Bindner approached many of the mothers of missing girls from the East Bay area offering his assistance, including Amber and Garecht's families. He introduced himself to Kim three days after Amber vanished. Investigators asked her to maintain a quasi-friendship with Bindner in hope of learning if he was connected to any of the girls' cases. She and authorities agreed that Bindner appeared to playing mind games with victims' loved ones and law enforcement. Many people theorize that he enjoyed taunting families into thinking that he may have been involved in the presumed abductions. He was once arrested for annoying two little girls whom he was trying to lure into his van, but the charges were later dropped. Bindner often drove around in a light blue Dodge van with a license plate that said "Lov You." Inside the van was wallpapered with many pictures of children. A photograph of the van is posted below this case summary.
Bindner refers to himself as a "good Samaritan." He asked Linda Golston, a reporter for The San Jose Mercury News, to interview him at Oakmont Cemetery at 4:30 a.m. He played his favorite song on her car stereo, "Jesus, Here's Another Child To Hold." Bindner told Goldston that he thought of the missing girls as "his children." She asked him how he believed the abductions occurred and he said one child was submissive, but another fought back against her assailant. Bindner added that he was "guessing" about the girls' reactions.

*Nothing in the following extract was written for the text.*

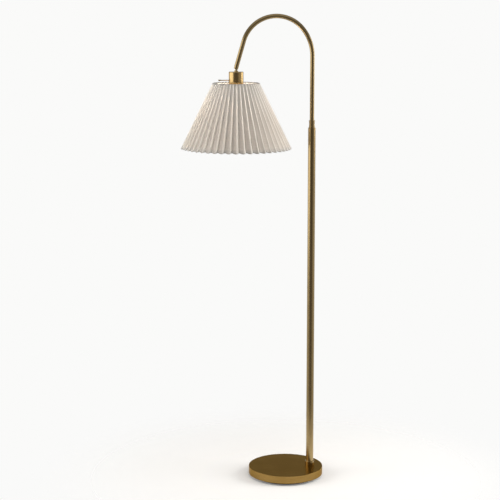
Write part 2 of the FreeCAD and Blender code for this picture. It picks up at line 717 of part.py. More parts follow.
def socket_carrier():
    body = sleeve(CUP_BORE, NECK_NUT_FLATS / 2 + CARRIER_GAP, SOCKET_TOP, CARRIER_TOP, HEAD_X)
    for degrees in CARRIER_SCREWS:
        body = body.cut(on_screw_circle(rod(SCREW_RADIUS, SOCKET_TOP, CARRIER_TOP, HEAD_X), degrees))
    for degrees in TERMINAL_SCREWS:
        body = body.cut(on_screw_circle(rod(SCREW_HEAD + OVER, SOCKET_TOP, CARRIER_TOP, HEAD_X), degrees))
    return body


def carrier_screws():
    grip = CARRIER_THICKNESS + SOCKET_ROOF - SCREW_FLOOR
    return Part.Compound([on_screw_circle(screw(CARRIER_TOP, grip), d) for d in CARRIER_SCREWS])


def terminal_screws():
    grip = SOCKET_ROOF - SCREW_FLOOR
    return Part.Compound([on_screw_circle(screw(SOCKET_TOP, grip), d) for d in TERMINAL_SCREWS])


def switch_block(outer):
    """Box that the switch fills in the socket's side, out to a distance from the head's axis."""
    half = SWITCH_WIDTH / 2
    return block(
        (HEAD_X - outer, HEAD_X - SWITCH_INNER),
        (-half, half),
        (STEM_Z - SWITCH_HEIGHT / 2, STEM_Z + SWITCH_HEIGHT / 2),
    )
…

Bindner wrote a letter to a law enforcement agency in the late 1980s, stating that he believed the next girl who would be abducted from the area would be about nine years old. Garecht disappeared shortly thereafter; she was nine at the time of her abduction. Bindner also sent a holiday card to a profiler for the Federal Bureau Of Investigation (FBI) in 1990. The card depicted an image of a young girl holding up four fingers. Campbell vanished in 1991 at the age of four.
Search dogs traced Campbell and Swartz-Garcia's scent to Bugay's grave. Authorities never had enough evidence to prove Bindner was connected to their cases, although he was known for visiting the cemetery on occasion. Bindner was given a heroism award by the California State Patrol after assisting victims in the 1989 San Francisco earthquake. He has never been charged in connection with any of the cases.

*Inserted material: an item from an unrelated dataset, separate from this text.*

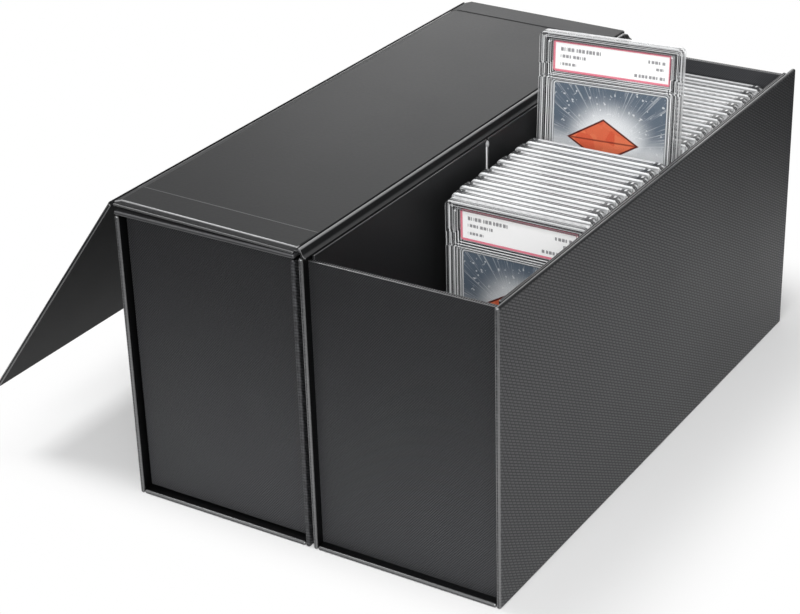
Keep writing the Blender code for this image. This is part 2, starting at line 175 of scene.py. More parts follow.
class StageSettings(bpy.types.PropertyGroup):
    """Floor, lamps and camera."""

    floor: colour("Floor", "Pale floor", (0.95, 0.95, 0.95))
    surround: share("Surround", "Level of the light from all round", 0.22)
    gloss_surround: share("Gloss Surround", "Level of the surround as gloss shows it", 1.0)
    pool: share("Pool", "Level of the floor's far parts as gloss shows them", 0.0)
    shadow_depth: share("Shadow Depth", "How much of the floor beside the case is left to the lamps", 0.85)
    left_lamp: power("Left Lamp", "Power of the lamp above on the left", 8.7)
    rear_lamp: power("Rear Lamp", "Power of the lamp behind", 2.7)
    low_lamp: power("Low Lamp", "Power of the low lamp behind on the left", 2.0)
    side_lamp: power("Side Lamp", "Power of the lamp on the right", 1.9)
    front_lamp: power("Front Lamp", "Power of the soft lamp in front", 34.0)
    lens: bpy.props.FloatProperty(name="Lens", description="Focal length of the camera", default=92.589, unit="CAMERA")


GROUPS = {
    "boards": BoardSettings,
    "cover": CoverSettings,
    "slabs": SlabSettings,
    "studio": StageSettings,
}


def settings(group):
    return getattr(bpy.context.scene, "card_case_" + group)


# Shader sums

class Socket:
    """One output of a shader's node; a sum on it adds the Math nodes it needs."""

    def __init__(self, finish, output):
        self.finish = finish
        self.output = output

    def math(self, operation, *inputs):
        return self.finish.node("ShaderNodeMath", {"operation": operation}, dict(enumerate(inputs)))

    def __add__(self, other):
        return self.math("ADD", self, other)

    def __sub__(self, other):
        return self.math("SUBTRACT", self, other)

    def __rsub__(self, other):
        return self.math("SUBTRACT", other, self)

    def __mul__(self, other):
        return self.math("MULTIPLY", self, other)

    def __truediv__(self, other):
        return self.math("DIVIDE", self, other)

    def __pow__(self, other):
        return self.math("POWER", self, other)

    def __abs__(self):
        return self.math("ABSOLUTE", self)

    def __lt__(self, other):
        return self.math("LESS_THAN", self, other)

    def __gt__(self, other):
        return self.math("GREATER_THAN", self, other)

    __radd__ = __add__
    __rmul__ = __mul__

    def sine(self):
        return self.math("SINE", self)

    def fraction(self):
        return self.math("FRACT", self)

    def whole(self):
        return self.math("FLOOR", self)

    def least(self, other):
        return self.math("MINIMUM", self, other)

    def most(self, other):
        return self.math("MAXIMUM", self, other)

    def rise(self, low, high):
        """0 below low, 1 above high and a smooth rise between."""
        options = {"interpolation_type": "SMOOTHSTEP"}
        return self.finish.node("ShaderNodeMapRange", options, {0: self, 1: low, 2: high})

    def line(self, place, width):
        """1 on a thin line where the value is place, 0 away from it."""
        return 1 - abs(self - place).rise(width * 0.3, width * 0.7)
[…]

James Daveggio has been considered as a possible suspect as well. He and his former girlfriend, Michelle Lyn Michaud, were charged with the 1997 abduction, rape and murder of Vanessa Lei Swanson. Swanson's remains were discovered approximately five miles from the site of Jaycee Dugard's 1991 California abduction. Photos of Daveggio and Michaud are posted below this case summary. They were also charged with additional counts of sexual assault in unrelated cases in the mid-1990s. In 2002, Michaud and Daveggio were convicted of Swanson's murder and sentenced to death. They are awaiting execution. Michaud claims that she met Daveggio in 1996 and therefore was not involved in Dugard's abduction. There are striking similarities between Michaud and the female suspect in Dugard's case, but the FBI no longer believes she and Daveggio were involved.
Daveggio is also considered a possible suspect in Swartz-Garcia and Garecht's disappearances. Neither he nor Michaud has been charged in connection with any of the cases. Misheloff remains missing and her case is unsolved. She enjoyed ice skating at the time she disappeared.